Какова степень сознательного участия противников Столыпина в этой технологии, сказать трудно. Людям свойственно ошибаться, порой искренне заблуждаться, отстаивая правду там, где ее нет. Но тот, кто из века в век сплетает из человеческих слабостей ловчие сети, всегда остается в своих кознях неизменным.
Столыпин сердечно переживал, когда видел эти попытки постороннего влияния на государя. По словам министра двора барона В.Б. Фредерикса, вспоминал товарищ министра внутренних дел С.Е. Крыжановский, Петр Аркадьевич, зайдя как-то к нему после всеподданнейшего доклада, сказал со слезами на глазах: «И кто это мне так гадит у Государя, я совсем его не узнаю»[664].

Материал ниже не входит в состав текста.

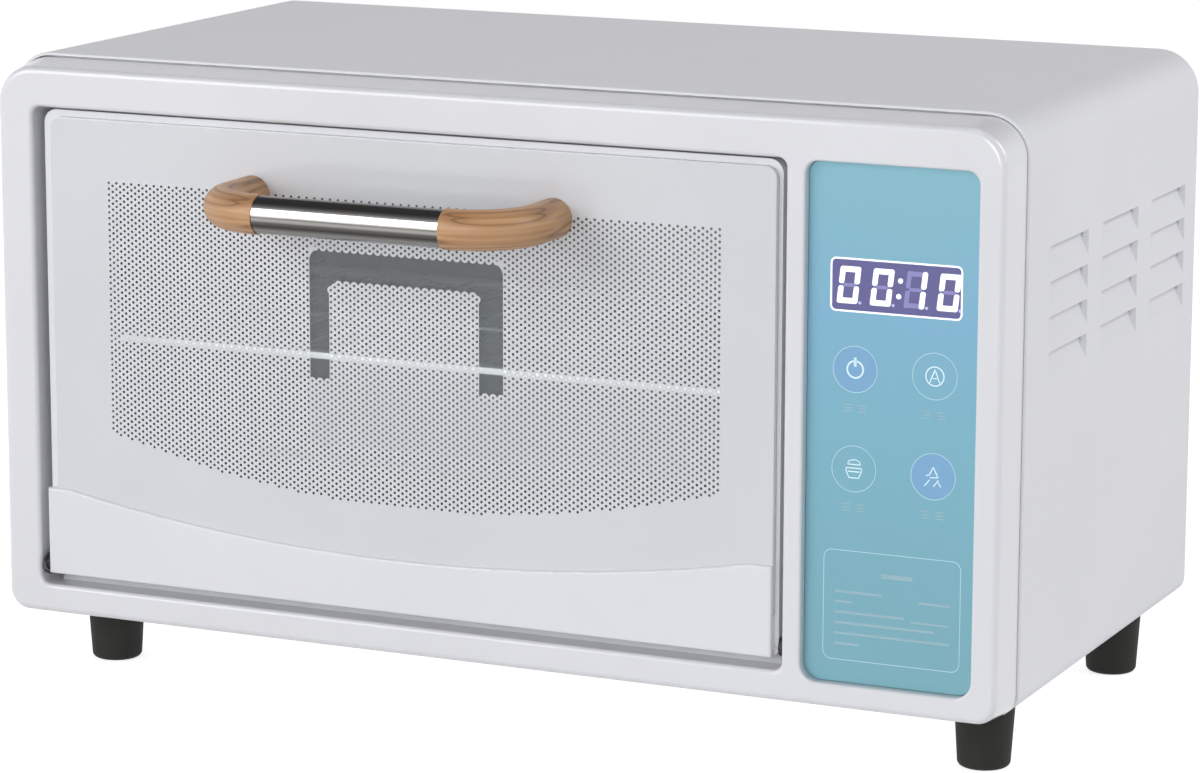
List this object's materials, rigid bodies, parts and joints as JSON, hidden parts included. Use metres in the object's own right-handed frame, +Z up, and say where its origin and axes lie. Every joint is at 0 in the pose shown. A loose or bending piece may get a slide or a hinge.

В более широком масштабе демоническая технология была применена в марте 1911 г., когда решался вопрос о введении земств в западных русских губерниях. По просьбе Столыпина Николай II высказал через председателя Госсовета М.Г. Акимова пожелание, чтобы правые поддержали правительственный закон о западных земствах. Госсовет, наполовину назначаемый царем, естественно, должен был послушно реагировать на призыв верховной власти, но многие его члены были крайне возмущены таким «нажимом» премьера. П.Н. Дурново, лидер правой фракции в Госсовете, представил Николаю II записку, в которой тенденциозно, с искажением фактов интерпретировал правительственную политику, обвиняя Столыпина чуть ли не в противогосударственном замысле. Один из противников законопроекта, В.Ф. Трепов, добился царской аудиенции, где убеждал императора в подтасовке премьером состава депутации от западных губерний. Из обвинения Трепова логично вытекал вопрос: неужели и они, члены Госсовета, должны отказаться от личного мнения в угоду политических манипуляций премьера? Государь, всегда щепетильный в нравственных вопросах, ответил, что члены Госсовета могут «голосовать по совести». Вернувшись в Госсовет, Трепов передал слова государя, которые тут же были интерпретированы как право на блокирование законопроекта. 4 марта 1911 г. законопроект в 92 голоса против 68 был отвергнут верхней палатой.